*GIVEN INSTRUCTION*. Restate all of the data exactly.

** Begin GIVEN MATERIAL **

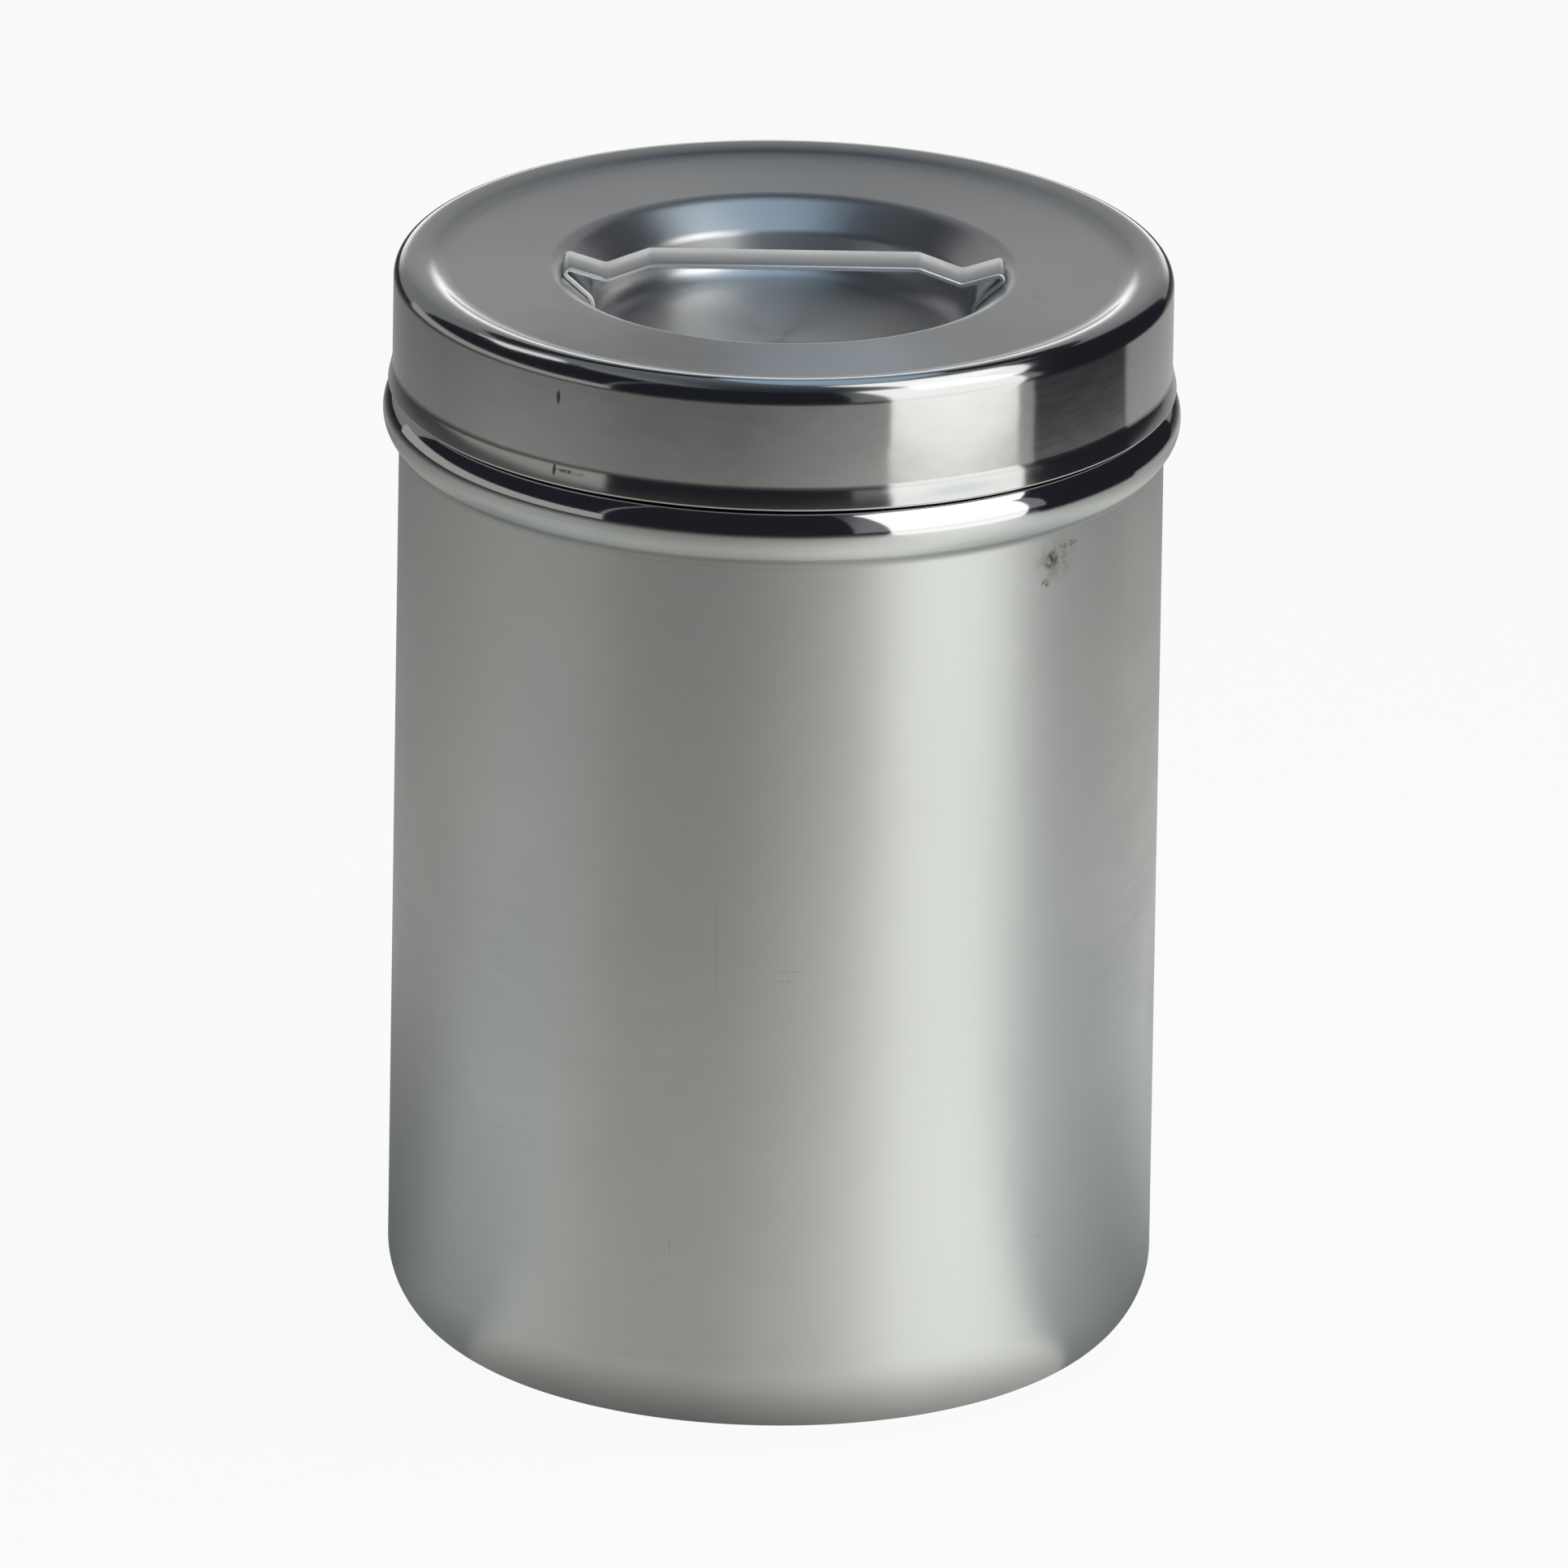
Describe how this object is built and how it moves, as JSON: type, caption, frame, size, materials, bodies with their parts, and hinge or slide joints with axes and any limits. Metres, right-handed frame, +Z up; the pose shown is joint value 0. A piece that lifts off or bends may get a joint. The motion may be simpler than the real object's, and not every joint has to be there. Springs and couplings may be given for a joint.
{
  "type": "dressing jar",
  "caption": "Round deep-drawn steel dressing jar with a slip-over lid that rests on a bead around its neck, and a strap handle set in a well in the lid.",
  "frame": {"origin": "middle of the underside of the flat base, on the jar's axis", "axes": "+Z up along the jar's axis, +X along the strap handle, the picture looks along +Y"},
  "size_m": [0.1356, 0.1356, 0.192],
  "materials": {
    "jar_steel": "satin, brushed around the body, polished on the bead",
    "lid_steel": "satin panel and skirt, polished corner and well",
    "strap_steel": "polished strip"
  },
  "bodies": {
    "jar": {"jar": "jar_steel"},
    "lid": {"lid": "lid_steel", "strap_handle": "strap_steel"}
  },
  "joints": [
    {"name": "lid_lift", "type": "slide", "parent": "jar", "child": "lid", "axis": [0, 0, 1], "range_m": [0, 0.15]}
  ]
}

** End GIVEN MATERIAL **

*THE COMPLETED TASK*.
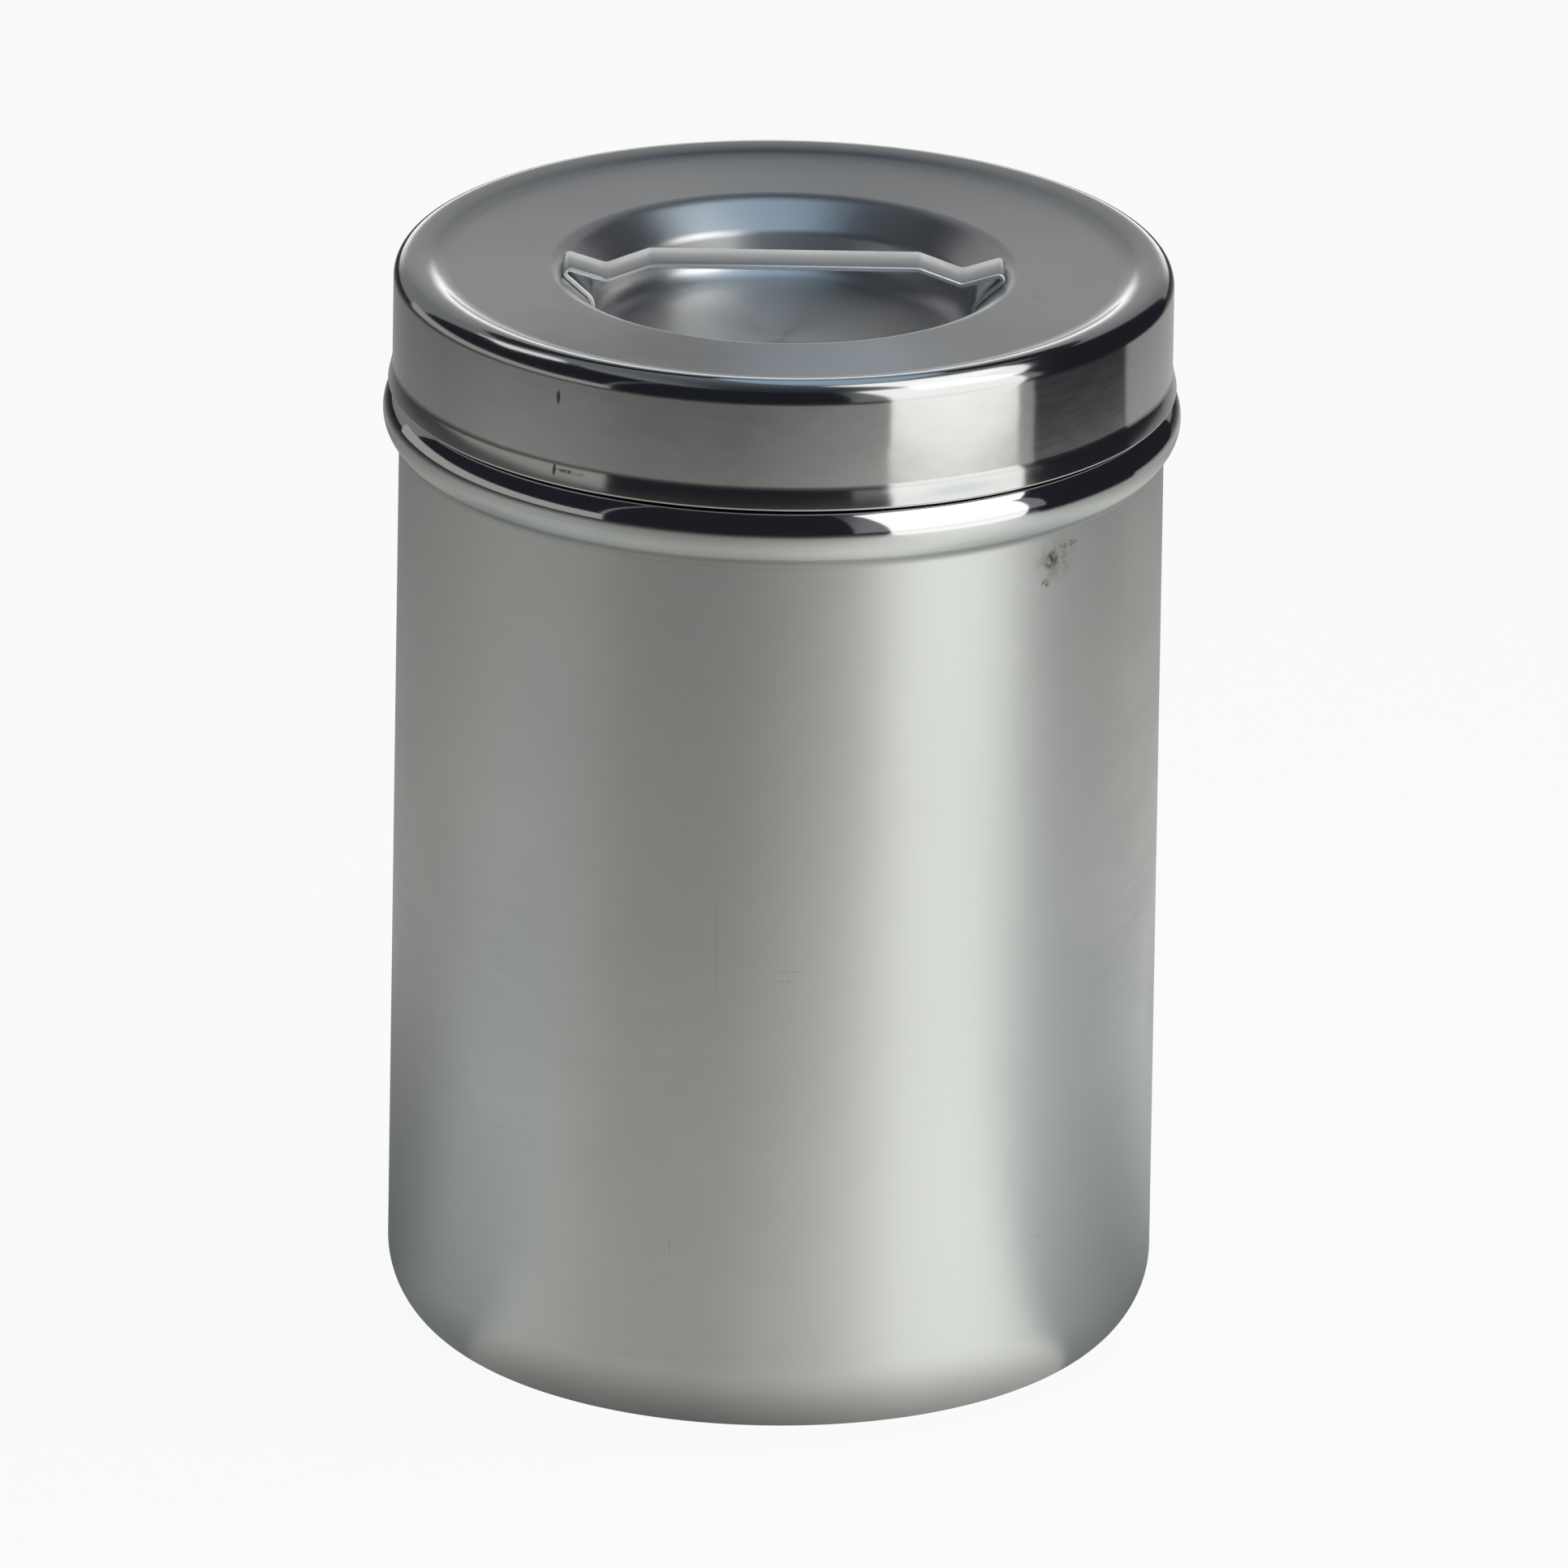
Describe how this object is built and how it moves, as JSON: type, caption, frame, size, materials, bodies with their parts, and hinge or slide joints with axes and any limits. Metres, right-handed frame, +Z up; the pose shown is joint value 0. A piece that lifts off or bends may get a joint. The motion may be simpler than the real object's, and not every joint has to be there. Springs and couplings may be given for a joint.
{
  "type": "dressing jar",
  "caption": "Round deep-drawn steel dressing jar with a slip-over lid that rests on a bead around its neck, and a strap handle set in a well in the lid.",
  "frame": {"origin": "middle of the underside of the flat base, on the jar's axis", "axes": "+Z up along the jar's axis, +X along the strap handle, the picture looks along +Y"},
  "size_m": [0.1356, 0.1356, 0.192],
  "materials": {
    "jar_steel": "satin, brushed around the body, polished on the bead",
    "lid_steel": "satin panel and skirt, polished corner and well",
    "strap_steel": "polished strip"
  },
  "bodies": {
    "jar": {"jar": "jar_steel"},
    "lid": {"lid": "lid_steel", "strap_handle": "strap_steel"}
  },
  "joints": [
    {"name": "lid_lift", "type": "slide", "parent": "jar", "child": "lid", "axis": [0, 0, 1], "range_m": [0, 0.15]}
  ]
}